Begin Recorded data
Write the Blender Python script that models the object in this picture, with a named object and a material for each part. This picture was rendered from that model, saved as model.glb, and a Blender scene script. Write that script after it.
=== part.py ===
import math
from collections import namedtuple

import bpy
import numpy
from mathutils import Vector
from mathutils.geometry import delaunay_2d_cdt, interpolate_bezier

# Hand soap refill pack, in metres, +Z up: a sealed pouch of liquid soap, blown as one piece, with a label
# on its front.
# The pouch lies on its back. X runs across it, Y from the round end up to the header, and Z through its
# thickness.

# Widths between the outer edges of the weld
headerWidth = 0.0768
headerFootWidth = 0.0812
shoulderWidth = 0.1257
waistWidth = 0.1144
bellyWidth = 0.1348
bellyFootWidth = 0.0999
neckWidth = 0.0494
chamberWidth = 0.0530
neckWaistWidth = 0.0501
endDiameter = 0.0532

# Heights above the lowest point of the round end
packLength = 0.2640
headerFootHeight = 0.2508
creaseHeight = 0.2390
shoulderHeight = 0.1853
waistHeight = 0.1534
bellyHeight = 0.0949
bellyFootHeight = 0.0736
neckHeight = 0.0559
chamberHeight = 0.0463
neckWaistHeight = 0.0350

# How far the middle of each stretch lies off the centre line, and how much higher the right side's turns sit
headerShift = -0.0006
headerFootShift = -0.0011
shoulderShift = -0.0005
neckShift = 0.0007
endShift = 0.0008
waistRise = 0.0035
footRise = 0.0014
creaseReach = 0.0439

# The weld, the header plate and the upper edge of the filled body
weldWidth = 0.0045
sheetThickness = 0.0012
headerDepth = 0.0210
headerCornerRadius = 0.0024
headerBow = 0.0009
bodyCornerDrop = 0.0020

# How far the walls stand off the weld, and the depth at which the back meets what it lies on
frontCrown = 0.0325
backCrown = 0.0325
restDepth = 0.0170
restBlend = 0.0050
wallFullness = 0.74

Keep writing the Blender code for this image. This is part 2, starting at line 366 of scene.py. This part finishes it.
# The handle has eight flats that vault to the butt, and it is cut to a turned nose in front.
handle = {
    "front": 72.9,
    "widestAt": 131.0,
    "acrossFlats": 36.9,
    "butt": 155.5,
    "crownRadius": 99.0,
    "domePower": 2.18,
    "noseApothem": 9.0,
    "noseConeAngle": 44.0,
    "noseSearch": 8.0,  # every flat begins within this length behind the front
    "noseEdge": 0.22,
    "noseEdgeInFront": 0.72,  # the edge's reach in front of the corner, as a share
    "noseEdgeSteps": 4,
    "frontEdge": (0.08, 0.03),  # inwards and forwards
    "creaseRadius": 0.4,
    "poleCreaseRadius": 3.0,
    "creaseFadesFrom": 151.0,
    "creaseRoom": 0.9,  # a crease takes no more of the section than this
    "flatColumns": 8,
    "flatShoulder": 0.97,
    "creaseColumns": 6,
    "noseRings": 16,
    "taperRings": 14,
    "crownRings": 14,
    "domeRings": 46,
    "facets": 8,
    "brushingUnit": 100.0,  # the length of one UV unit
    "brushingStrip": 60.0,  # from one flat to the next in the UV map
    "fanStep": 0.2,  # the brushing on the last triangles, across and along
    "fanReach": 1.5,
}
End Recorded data
**Required task:** Return a word-for-word copy of the lines from the beginning of the listing to the line holding "neckWaistHeight = 0.0350", both kept.

**Response:**
Write the Blender Python script that models the object in this picture, with a named object and a material for each part. This picture was rendered from that model, saved as model.glb, and a Blender scene script. Write that script after it.
=== part.py ===
import math
from collections import namedtuple

import bpy
import numpy
from mathutils import Vector
from mathutils.geometry import delaunay_2d_cdt, interpolate_bezier

# Hand soap refill pack, in metres, +Z up: a sealed pouch of liquid soap, blown as one piece, with a label
# on its front.
# The pouch lies on its back. X runs across it, Y from the round end up to the header, and Z through its
# thickness.

# Widths between the outer edges of the weld
headerWidth = 0.0768
headerFootWidth = 0.0812
shoulderWidth = 0.1257
waistWidth = 0.1144
bellyWidth = 0.1348
bellyFootWidth = 0.0999
neckWidth = 0.0494
chamberWidth = 0.0530
neckWaistWidth = 0.0501
endDiameter = 0.0532

# Heights above the lowest point of the round end
packLength = 0.2640
headerFootHeight = 0.2508
creaseHeight = 0.2390
shoulderHeight = 0.1853
waistHeight = 0.1534
bellyHeight = 0.0949
bellyFootHeight = 0.0736
neckHeight = 0.0559
chamberHeight = 0.0463
neckWaistHeight = 0.0350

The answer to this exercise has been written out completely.